Of course, he may be innocent of this unnamed allegation. The man who
says he saw the fearsome act is a traumatized Falklands vet whose prior
complaint of being raped by a palace aide was never substantiated.
Still, it's an ominous sign that Netochka is being photographed among
girls. This is the tactic Arnold Schwarzenegger used when he was
accused of groping.
My guess is that any number of British scions have been serviced by
their valets. If Netochka is a member of this company, it doesn't mean
he's gay or even bisexual, as one London tabloid insinuated (while
debunking its own speculation on an inside page). Generations of
British schoolboys have put up with the custom of "fagging" for
upperclassmen, and it's widely believed that these duties often
included more than making tea. There are many ways to behave queerly,
and the idea that merely having sex with another man constitutes an
identity is a modern invention. So it's possible that Netochka was
simply practicing a time-honored tradition.
------------------------------------------------------------------------
Let's get to the heart of what makes this ruckus so absurd. In Britain,
where truth is not necessarily a defense against libel, no less a queen
than Liberace once sued a tabloid for calling him a homo—and won! So
it's no surprise that the British press has been enjoined from fully
describing the speculations about Netochka. The result is titillation
by omission. To make matters even weirder, he has chosen to deny the
allegation without saying what it is. This looks about as suspicious as
the bulbous crotch of George Bush's flight suit. But the most apparent
things can be ignored if decorum is maintained.
Perhaps that's why, in America, this story has been driven by the
Internet, where outrage is only a flame away. CNN has paid it much ado
while saying almost nothing, and the print press is observing an
uncanny indirection. According to Matt Drudge, The New York Times
posted a candid item on its website last week, only to pull it 20
minutes later. (A subsequent dispatch was the model of amused
innuendo.) Meanwhile at the Post, which never met a gay shock-horror it
didn't exploit, this one was ignored until it became unavoidable and
then confined to the outermost news pages. In an age when Bill Clinton
couldn't get a blowjob in peace, why this odd discretion?
The most obvious explanation is the legal concerns of American
publications and networks that circulate in England. But why were the
Americans so much more restrained than the Brits? The reason may lie in
what the British monarchy represents for us. It embodies an archaic and
very fragile order. With WASP supremacy being challenged on many
fronts, there's a need to maintain the symbolic value of this ancient
institution. The bond of Anglo ages still stands for social coherence.

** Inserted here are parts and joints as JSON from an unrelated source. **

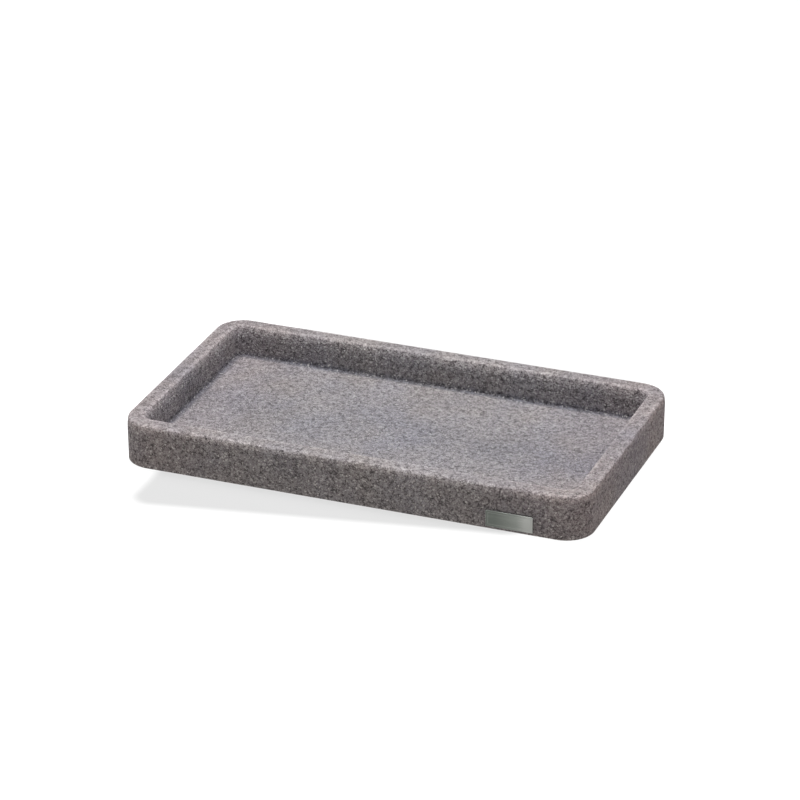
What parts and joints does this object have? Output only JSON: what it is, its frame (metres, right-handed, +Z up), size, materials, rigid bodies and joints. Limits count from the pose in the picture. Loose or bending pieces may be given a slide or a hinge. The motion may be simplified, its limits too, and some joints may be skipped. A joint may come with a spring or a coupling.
{
  "type": "rectangular tray",
  "caption": "Shallow rectangular tray with a wide flat rim, round corners and a flat recessed floor, for keeping small items together on a washstand or table.",
  "frame": {"origin": "on the surface that the tray stands on, under the middle of its plan", "axes": "+X along the length, towards the tray's right end as seen from the side with the plate; +Y across the width, away from the plate; +Z up"},
  "size_m": [0.27, 0.1527, 0.028],
  "materials": {
    "cast_stone": "matte",
    "plate_steel": "satin",
    "foot_rubber": "matte"
  },
  "bodies": {
    "root": {"tray_body": "cast_stone", "badge_plate": "plate_steel", "foot_front_left": "foot_rubber", "foot_front_right": "foot_rubber", "foot_rear_left": "foot_rubber", "foot_rear_right": "foot_rubber"}
  },
  "joints": []
}
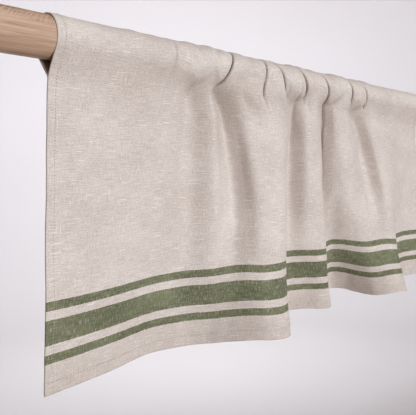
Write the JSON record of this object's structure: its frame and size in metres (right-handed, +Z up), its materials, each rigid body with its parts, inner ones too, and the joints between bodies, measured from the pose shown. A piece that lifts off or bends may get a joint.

Netochka's love life doesn't shatter that image; if anything it recalls
another smitten, needy Windsor. But it's not considered proper to dwell
on rumors that the king-in-waiting has been dipping his sword in the
wrong scabbard. After all, someday he'll be the head of the Anglican
Church, which needs every het it can get. Even worse than the image of
a sovereign who expects to be serviced is the idea of one who returns
the favor. That thought inspired the Post to dub him "Princess
Netochka" (making sure to put the slur in exculpatory quotes).
I doubt that Netochka will be murdered with a red-hot poker up his bum,
as Edward II was for his same-sex inclinations. But unless the uproar
dies down, he may be forced to defer to snow-white William rather than
sully the international mystique of the British crown. Such is the
strange power of homosexuality to subvert tradition and hierarchy.
Keeping that threat at bay is the purpose of the closet.
The greatest lesson I ever had in queer theory was watching Liberace
perform. It was the gayest show I'd ever seen, complete with a young
protégé who accompanied him in a matching spangled getup. Yet when
Liberace took his bow, the aisles were filled with swooning ladies. How
can they possibly regard him as an object of adoration, I wondered? The
answer lay in what he didn't say. As long as Lee's sexuality was
unacknowledged, his fans could preserve their romantic fantasy no
matter how campy he got. The unspoken maintains the illusion of
normalcy. Liberace's closet didn't require credibility; only silence.
If you think the days of denying the evident are over, check out the
Metropolitan Museum's exhibit on men in skirts. Though few dudes will
wear this garment, designers keep producing it, decade after decade.
Why this persistence in the absence of a market? The curators discuss
everything from gender politics to subcultural strategies, but they
don't offer the most logical explanation: Many male designers are gay.
This is not an issue of outing, but of honoring the customary silence
among couturiers. It's the rag-trade equivalent of "don't ask, don't
tell."
------------------------------------------------------------------------
It's possible that Netochka is getting all the blame for fagging, with
none of the fun. He may be the victim of lingering anger over his
treatment of Diana. There are still suspicions that he drove her (or
even had her driven) to her death. It might be resentment of the gap
between princely privacy and the hyper-surveillance of British life.
After all, there are more spycams in London than in any city on earth.
Or maybe this is another case of pleasure in the pain of famous
others—Gigli writ royal.
There's another, far more auspicious possibility, and it relates to the
new fluidity in Britain, which extends from class to sexuality. It's
inevitable that the monarchy is subject to this shift. That makes
Netochka a tragicomic figure, caught between the old code of silence
and the new etiquette of full disclosure. At his expense, the British
monarchy is being prodded into an institution that reflects emerging
values of candor and variety. Maybe this isn't a scandal but the
beginning of a reformation.
If that means there's hope for Wills, then God save the king.